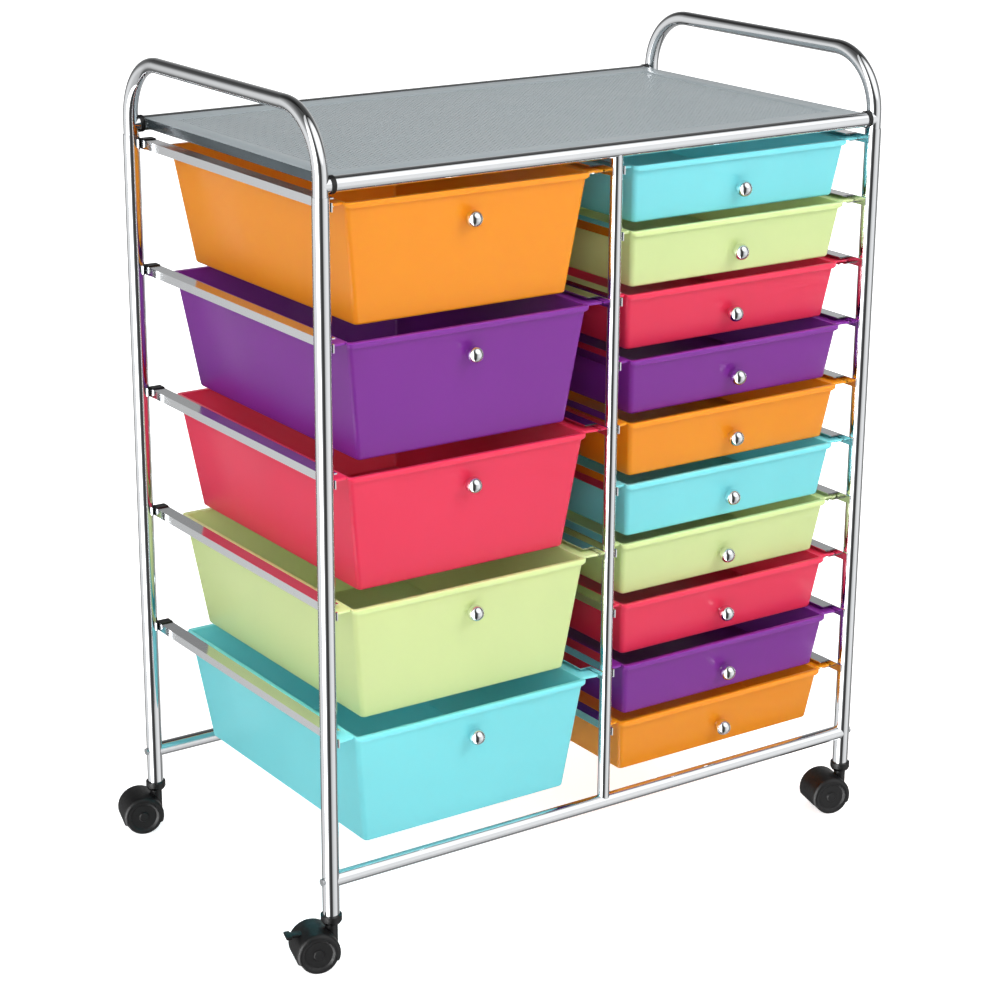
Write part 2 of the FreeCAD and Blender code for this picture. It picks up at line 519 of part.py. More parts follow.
class Drawer:
    """Sizes of one kind of drawer, as expressions."""

    def __init__(self, kind, side, pitch):
        self.kind = kind
        self.column = f"{side}{COLUMN_X}"
        self.pitch = pitch
        self.drop, self.side_taper, self.front_taper, self.rear_taper, self.knob_drop = (
            f"sizes.{kind}_{what}"
            for what in ("drop", "side_taper", "front_taper", "rear_taper", "knob_drop")
        )
        self.height = f"({self.drop} + {LIP_LOW})"
        share = f"(({self.knob_drop} + {LIP_LOW}) / {self.height})"
        self.face_y = f"(sizes.front_lip_reach + {self.front_taper} * {share})"
        self.lean = f"90 deg + atan({self.front_taper} / {self.height})"

    def corner(self, number, pull):
        """Place of drawer number, its front lip pulled out by pull."""
        front = f"-({HALF_DEPTH} - sizes.drawer_setback + {pull})"
        return front, f"{FIRST_RAIL_Z} - {self.pitch} * {number}"

    def tub_profile(self, body, z, inset, bottom):
        """Outline of the tub at a height, inset by a wall."""
        taper = "1" if bottom else "0"
        sketch = new_sketch(body, "XY_Plane", z)
        rear = f"({DRAWER_LENGTH} - sizes.rear_lip_reach)"
        rounded_rectangle(
            sketch,
            f"{TUB_HALF} - {taper} * {self.side_taper} - {inset}",
            f"sizes.front_lip_reach + {taper} * {self.front_taper} + {inset}",
            f"{rear} - {taper} * {self.rear_taper} - {inset}",
            f"sizes.tub_corner - {inset}",
        )
        return sketch

    def build(self, number, pull):
        """Tapered tub hanging from a flat lip with a skirt along its front."""
        y, z = self.corner(number, pull)
        body = new_body(f"drawer_{self.kind}_{number + 1}", self.column, y, z)
        bottom = self.tub_profile(body, f"-{self.drop}", "0", True)
        top = self.tub_profile(body, LIP_LOW, "0", False)
        loft(body, [bottom, top])
        lip = new_sketch(body, "XY_Plane", LIP_LOW)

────

▸ Requirements: Without changing anything, quote the lines from the top of the data to the line that contains "of one kind", including that line.

▸ In response:
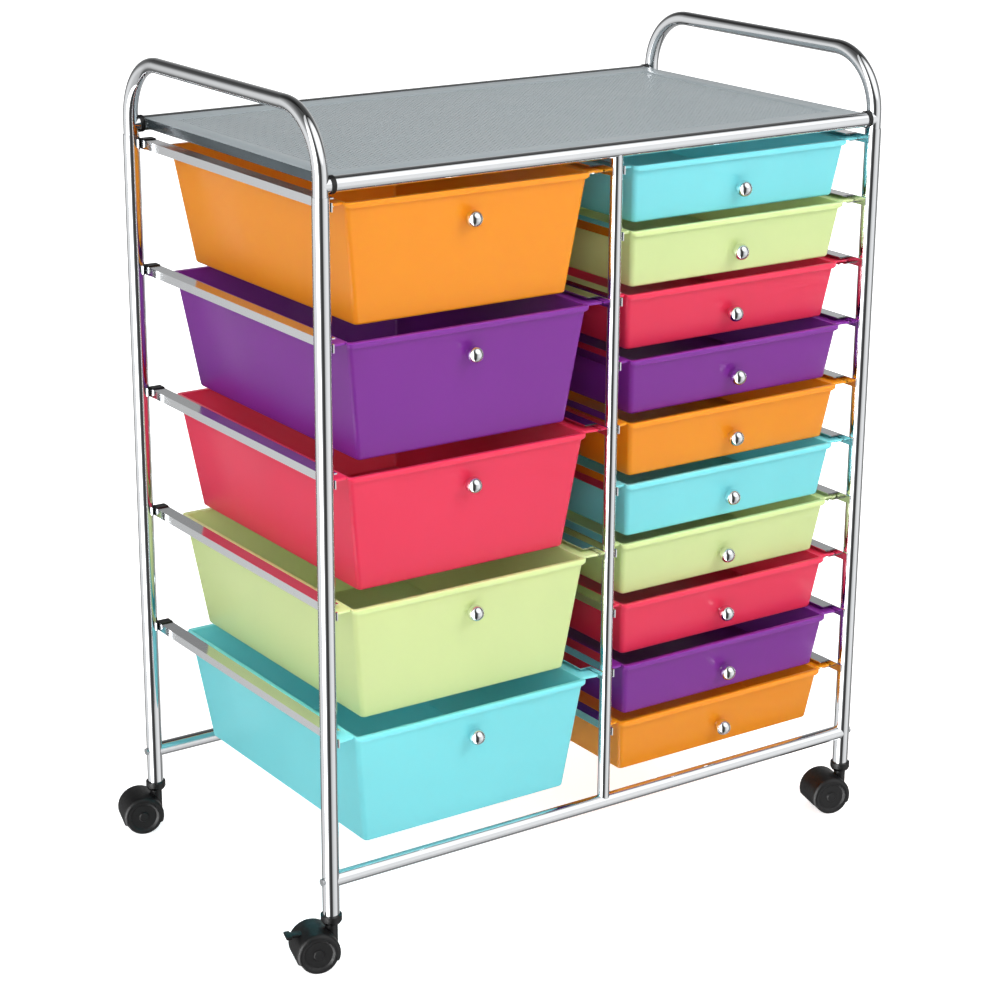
Write part 2 of the FreeCAD and Blender code for this picture. It picks up at line 519 of part.py. More parts follow.
class Drawer:
    """Sizes of one kind of drawer, as expressions."""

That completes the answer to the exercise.